Mobile cellular market booms

The worldwide mobile cellular phone subscriber base is set to hit the four billion mark in the fourth quarter of 2008, states KBC.

The International Telecommunications Union (ITU) estimates that over 60% penetration is driven mainly by the economies of Brazil, Russia, India and China.

The ITU said at the turn of the century, the growth of mobile cellular subscribers has been impressive, with an average year-on-year growth of 24% between 2000 and 2008.

WiMax grows in US

Baltimore residents will be the first in the US to be offered a version of WiMax that provides wireless Internet access to home users and allows laptop users with modems to stay connected around town at speeds comparable with wired broadband services, says the Baltimore Sun.

Sprint's Xohm network, which will blanket the city with wireless coverage, represents the next big step in the telecommunication industry's race to build more robust broadband services, as consumers increasingly navigate the Web with laptops and mobile devices.

Christopher C. King, a Baltimore-based senior telecommunications analyst with Stifel, Nicolaus & Co. said: "This is really the new frontier for wireless right now."

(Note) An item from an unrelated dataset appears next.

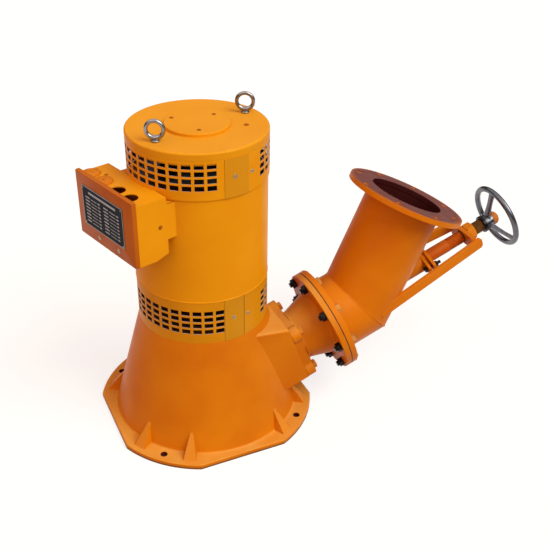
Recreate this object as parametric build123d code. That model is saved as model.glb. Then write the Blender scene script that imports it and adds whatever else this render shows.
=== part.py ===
from build123d import *
import os
from math import atan, atan2, cos, degrees, pi, radians, sin, sqrt, tan

os.makedirs("parts", exist_ok=True)

# Inclined-jet water turbine with a vertical generator, all sizes in millimetres.
# Origin: middle of the base underside, on the generator axis. +Z is up, +X points along
# the nozzle toward the inlet pipe.

# Base casting: square flange with round corners, cone-shaped hood and nozzle duct
base_square = 560.0
base_corner_margin = 24.9
base_thickness = 14.0
base_edge_radius = 3.0
base_hole_diameter = 18.0
base_hole_radius = 280.5
base_hole_count = 4
hood_wall = 10.0
hood_foot_radius = 258.8
hood_foot_blend = 8.0
hood_deck_thickness = 14.0
rib_angle = 15.0
rib_foot_width = 34.0
rib_top_width = 8.0
rib_height = 58.0
rib_reach = 31.0
rib_root = 6.0
duct_half_width = 90.0
duct_depth = 85.0
duct_end = 241.0
duct_wall = 10.0
duct_edge_radius = 7.0
duct_top_height = 307.2
duct_top_slope = 5.9

# Generator: vent bands, stator frame and top cap
body_radius = 176.0
band_step = 2.9
band_wall = 2.5
frame_wall = 8.0
hood_top = 319.8
lower_band_height = 125.6
frame_height = 288.4
upper_band_height = 101.2
cap_height = 19.7
cap_edge_radius = 5.0
cap_skirt_height = 12.0
cover_diameter = 165.0
cover_thickness = 8.0
cover_edge_radius = 2.5
vent_width_angle = 7.3
vent_pitch_angle = 9.7
vent_row_pitch = 18.6
vent_row_count = 4
vent_height = 13.2
vent_plain_angle = 39.5
upper_plain_centre = -75.0
lower_plain_centre = -71.0
upper_vent_drop = 42.0
lower_vent_drop = 62.4
lap_thickness = 1.2
upper_lap_start = -90.2
upper_lap_angle = 21.6
lower_lap_start = -91.9
lower_lap_angle = 18.4

# Generator inside: core, windings, shaft and fan
core_bore_radius = 96.0
core_end_gap = 36.0
winding_radius = 150.0
winding_bore_radius = 104.0
rotor_radius = 88.0
shaft_radius = 22.0
shaft_seal_gap = 0.4
bracket_thickness = 12.0
bracket_boss_radius = 62.0
bracket_boss_height = 34.0
fan_radius = 128.0
fan_hub_radius = 40.0
fan_height = 30.0
fan_blade_count = 10
fan_blade_thickness = 3.0
fan_cap_gap = 17.0

# Lifting eyes on the cap
eye_ring_radius = 18.7
eye_wire_radius = 4.8
eye_collar_radius = 11.0
eye_collar_height = 7.0
eye_neck_radius = 6.0
eye_circle_radius = 142.0
eye_right_angle = 11.0
eye_left_angle = 206.0
eye_face_angle = 62.0

# Terminal box on the side of the generator
box_azimuth = 196.3
box_front = 265.0
box_back = 164.0
box_half_width = 124.5
box_offset = -24.4
box_top = 760.0
box_bottom = 587.0
box_slope_depth = 35.0
box_slope_height = 11.0
box_sheet = 3.0
box_cover_depth = 12.0
box_cover_rise = 9.0
neck_top = 729.0
neck_bottom = 636.0
neck_inset = 20.0
gland_hole_diameter = 46.0
gland_hole_pitch = 62.0
gland_hole_count = 4
gland_hole_setback = 26.0
plug_count = 2
plug_rise = 6.0
plug_lap = 4.0
plate_width = 180.0
plate_height = 107.0
plate_thickness = 1.2
plate_offset = -6.5
plate_lift = 4.0

# Nozzle axis: height over the generator axis, sideways offset and rise toward the inlet
jet_height = 99.2
jet_offset = 71.0
jet_angle = 20.6

# Nozzle body between the duct and the pipe flange
mount_flange_half = 80.0
mount_flange_thickness = 27.0
mount_lobe_radius = 24.0
mount_lobe_offset = 68.0
mount_lobe_blend = 6.0
taper_start_radius = 74.0
taper_end_radius = 97.0
nozzle_wall = 9.0
gasket_place = 361.9
gasket_thickness = 2.5
pipe_flange_radius = 170.0
pipe_flange_thickness = 14.8
tip_place = 130.0
tip_bore_radius = 26.0
tip_outer_radius = 36.0

# Inlet elbow: pipe, mitred 45 degree branch and inlet flange
pipe_radius = 109.5
pipe_wall = 5.0
flange_bore_radius = 103.5
elbow_place = 477.1
branch_angle = 45.0
branch_length = 341.7
inlet_flange_thickness = 20.0
bolt_circle_radius = 147.5
bolt_count = 8
bolt_radius = 8.0
bolt_hole_gap = 1.0
bolt_head_across = 24.0
bolt_head_height = 10.0
nut_height = 13.0
bolt_tail_length = 6.0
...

Google reveals wireless patent

Google has filed a patent application with the US Patent Office describing its vision of an open wireless network where smartphones are not tied to any single cellphone network, reports ZDnet.

In Google's open wireless world, phones and other wireless devices would search for the strongest, fastest connection at the most competitive price.

The idea is that wireless users could be on any number of networks at any given time, depending on where they are. Users could surf the Web using free or low-cost networks, WiMax or WiFi.